What You Need to Know About Debt Consolidation by cmlang


									by: Bill Thompson

Debt consolidation is often a last resort for people who are in extreme debt and trying to avoid
bankruptcy. Many people who are not in danger of bankruptcy, but have debt on high interest
credit cards may also choose to consolidate their debt. Debt consolidation is defined as the
process of organizing loans and debts into one low-interest loan that can be paid off regularly.
Consolidating debt can help someone avoid bankruptcy, and help them manage their money
more wisely. Debt consolidation is also convenient because it becomes easier to keep track of
debt and one is only required to pay off one loan rather than several debts. In order to consolidate
ones debt, collateral must be given. The collateral is usually the home, or a vehicle.

Central to debt consolidation is a debt consolidation company. It is important to choose the best
company to fit your financial needs. As is common in any financial sphere, there are reputable
companies, and companies that use underhanded methods to gain more money from the
customer. Most debt consolidation companies do use honorable methods, but it is still important
to know what some underhanded companies will do.

1. Some companies will wait until you are backed into a corner. If you know you are headed for
financial trouble and wish to consolidate your debt, make sure your company starts working on it
right away. Some companies will delay in debt consolidation so that the customer gets in more
debt and therefore has to pay the company more money in the long run as well as short term. A
customer who has to consolidate debt or else face bankruptcy can be forced to pay extremely
high refinancing fees or debt consolidation fees.

2. Some companies will also charge exceptionally high debt consolidation fees to people who
have high interest loans. Sometimes these fees can be extremely close to, or at the state
maximum for mortgage fees. It is important to know how much companies are able to charge
you, and compare that to what a company is offering. The lowest price is generally the best idea.
Always be on the look out for unnaturally high fees because some companies will attempt to
scam you.

3. Last, and certainly not least, you should be aware of companies practicing predatory lending.
Predatory lending is a practice by some unscrupulous companies to allow their customers to
become so in debt that no other company will help them. This is a way that a company can
control you and make sure to make significant financial gains from your misfortune. Any debt
consolidation service that attempts to control you is not a good service.

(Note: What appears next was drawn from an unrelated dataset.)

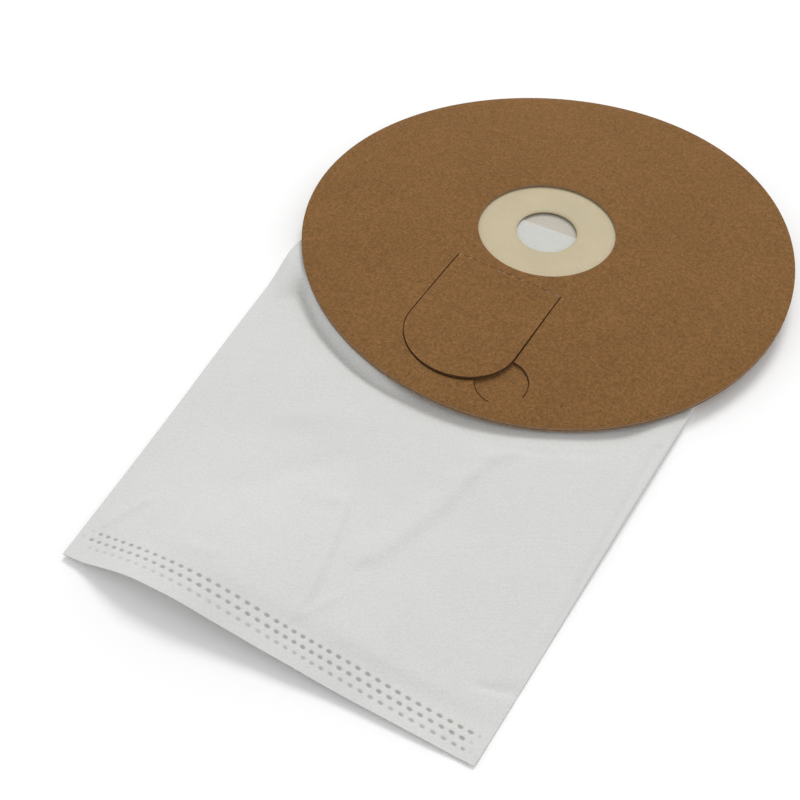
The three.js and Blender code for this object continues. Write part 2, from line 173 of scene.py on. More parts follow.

The decision to consolidate ones debt is a very important decision. It is important to understand
this fact when looking for a company. Knowing how companies will try to make extra money at
your expense is imperative to having a successful debt consolidation experience. Choose the best
company and you will notice a positive outcome. Debt consolidation is a wise option for people
with nowhere else to turn, but it must be a well-thought-out, educated decision.